Tuesday was the 10-year anniversary of the fall of Baghdad by invading US troops, marked infamously by the pulling down of the statue of Saddam Hussein in Baghdad’s Firdous Square.
The event is still treated in the media as a pivotal, symbolic moment in the Iraq War when ordinary Iraqis, freed by valorous American soldiers, triumphantly tore down the tyrannical image of the dictator.
Marking the 10-year anniversary of the statue’s toppling, The Associated Press described the memorable event: “Joyful Iraqis helped by an American tank retriever pulled down their longtime dictator, cast as 16 feet of bronze. The scene broadcast live worldwide became an icon of the war, a symbol of final victory over Saddam Hussein.”
Unmentioned in the AP report was the fact that “It was a Marine colonel — not joyous Iraqi civilians, as was widely assumed from the TV images — who decided to topple the statue,” as The Los Angeles Times reported back in 2004.

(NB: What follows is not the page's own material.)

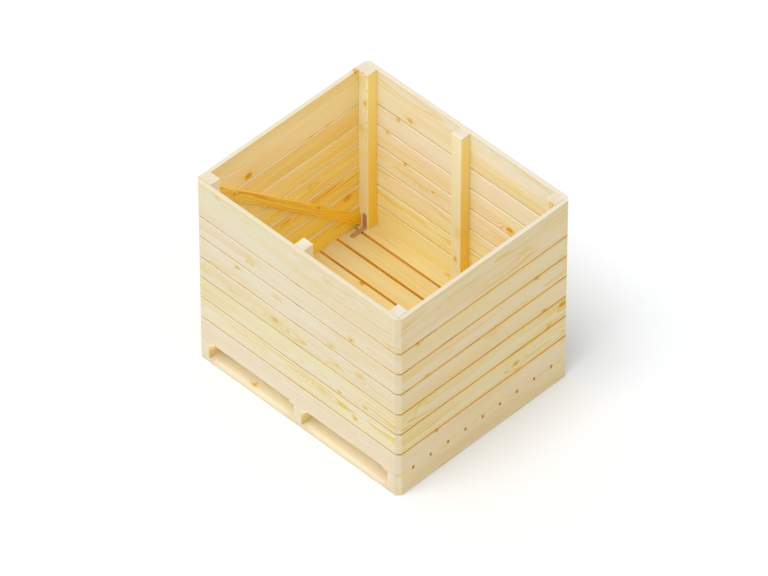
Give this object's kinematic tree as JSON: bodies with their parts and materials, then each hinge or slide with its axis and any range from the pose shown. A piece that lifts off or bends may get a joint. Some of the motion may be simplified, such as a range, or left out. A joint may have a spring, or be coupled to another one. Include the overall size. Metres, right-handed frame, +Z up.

In fact, US soldiers needed to use loud speakers to gather Iraqis around the statue – a necessary ingredient if the choreographed propaganda effort was to be convincing.
“It was a quick-thinking Army psychological operations team that made it appear to be a spontaneous Iraqi undertaking,” The Times report added.
Iraq War advocates, then and now, still cite the event as symbolic of “Operation Iraqi Freedom.” They are more right than they know. The event was symbolic. It was emblematic of the whole Iraq War: a massive lie perpetrated simultaneously on millions of innocent Iraqis and Americans.